# [Data excerpt]

___

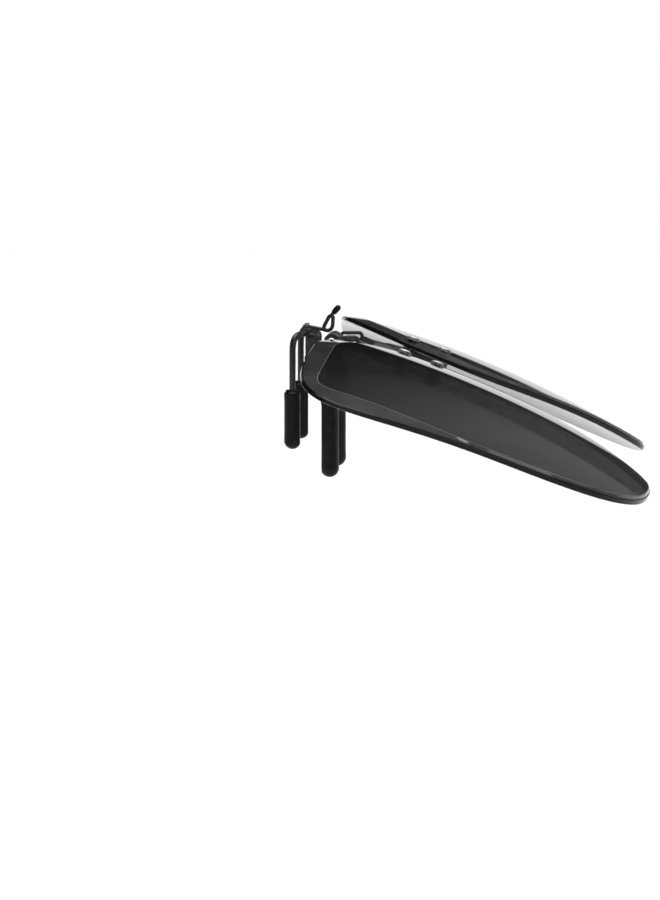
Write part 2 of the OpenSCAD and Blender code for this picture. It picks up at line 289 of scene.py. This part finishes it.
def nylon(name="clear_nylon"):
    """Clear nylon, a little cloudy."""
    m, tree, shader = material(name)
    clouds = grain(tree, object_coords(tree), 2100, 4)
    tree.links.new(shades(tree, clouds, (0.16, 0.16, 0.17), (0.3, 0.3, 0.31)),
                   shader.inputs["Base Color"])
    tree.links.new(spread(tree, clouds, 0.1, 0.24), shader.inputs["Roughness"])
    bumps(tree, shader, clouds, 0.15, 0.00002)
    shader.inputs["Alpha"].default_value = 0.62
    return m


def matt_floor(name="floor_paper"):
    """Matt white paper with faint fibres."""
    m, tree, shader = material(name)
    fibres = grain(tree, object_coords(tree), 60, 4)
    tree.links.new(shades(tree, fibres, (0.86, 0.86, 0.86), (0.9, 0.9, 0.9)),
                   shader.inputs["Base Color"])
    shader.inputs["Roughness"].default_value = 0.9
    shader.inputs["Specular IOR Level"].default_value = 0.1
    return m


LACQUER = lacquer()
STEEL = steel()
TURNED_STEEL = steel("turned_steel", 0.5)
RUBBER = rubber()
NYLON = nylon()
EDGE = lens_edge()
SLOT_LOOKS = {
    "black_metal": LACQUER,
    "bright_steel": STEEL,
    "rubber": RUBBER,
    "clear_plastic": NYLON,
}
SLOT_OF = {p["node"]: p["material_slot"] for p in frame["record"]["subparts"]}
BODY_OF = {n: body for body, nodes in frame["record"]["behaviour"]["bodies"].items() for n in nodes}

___

# [Given task]
Copy out each line exactly as written.

# [The output]
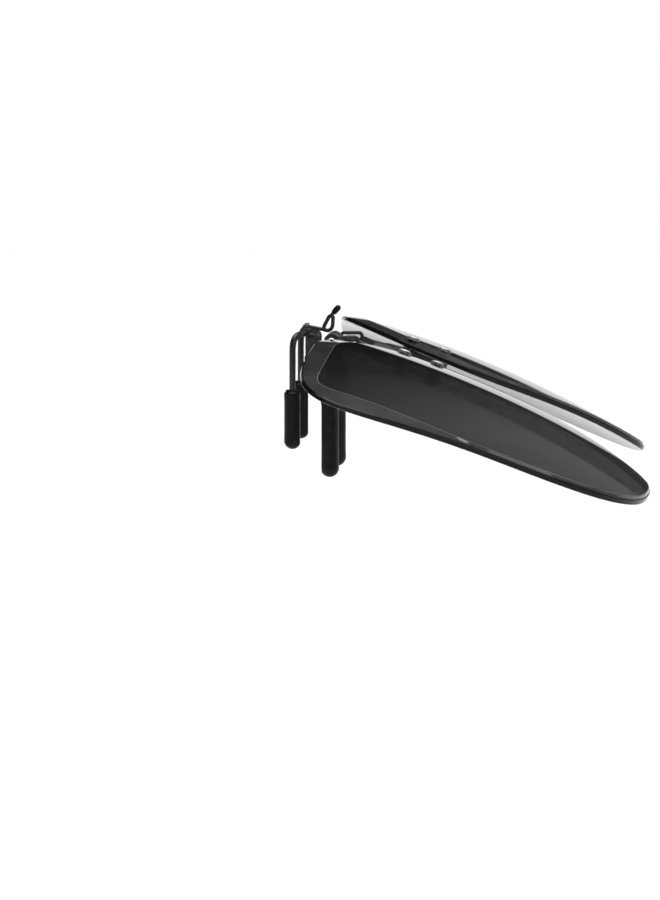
Write part 2 of the OpenSCAD and Blender code for this picture. It picks up at line 289 of scene.py. This part finishes it.
def nylon(name="clear_nylon"):
    """Clear nylon, a little cloudy."""
    m, tree, shader = material(name)
    clouds = grain(tree, object_coords(tree), 2100, 4)
    tree.links.new(shades(tree, clouds, (0.16, 0.16, 0.17), (0.3, 0.3, 0.31)),
                   shader.inputs["Base Color"])
    tree.links.new(spread(tree, clouds, 0.1, 0.24), shader.inputs["Roughness"])
    bumps(tree, shader, clouds, 0.15, 0.00002)
    shader.inputs["Alpha"].default_value = 0.62
    return m


def matt_floor(name="floor_paper"):
    """Matt white paper with faint fibres."""
    m, tree, shader = material(name)
    fibres = grain(tree, object_coords(tree), 60, 4)
    tree.links.new(shades(tree, fibres, (0.86, 0.86, 0.86), (0.9, 0.9, 0.9)),
                   shader.inputs["Base Color"])
    shader.inputs["Roughness"].default_value = 0.9
    shader.inputs["Specular IOR Level"].default_value = 0.1
    return m


LACQUER = lacquer()
STEEL = steel()
TURNED_STEEL = steel("turned_steel", 0.5)
RUBBER = rubber()
NYLON = nylon()
EDGE = lens_edge()
SLOT_LOOKS = {
    "black_metal": LACQUER,
    "bright_steel": STEEL,
    "rubber": RUBBER,
    "clear_plastic": NYLON,
}
SLOT_OF = {p["node"]: p["material_slot"] for p in frame["record"]["subparts"]}
BODY_OF = {n: body for body, nodes in frame["record"]["behaviour"]["bodies"].items() for n in nodes}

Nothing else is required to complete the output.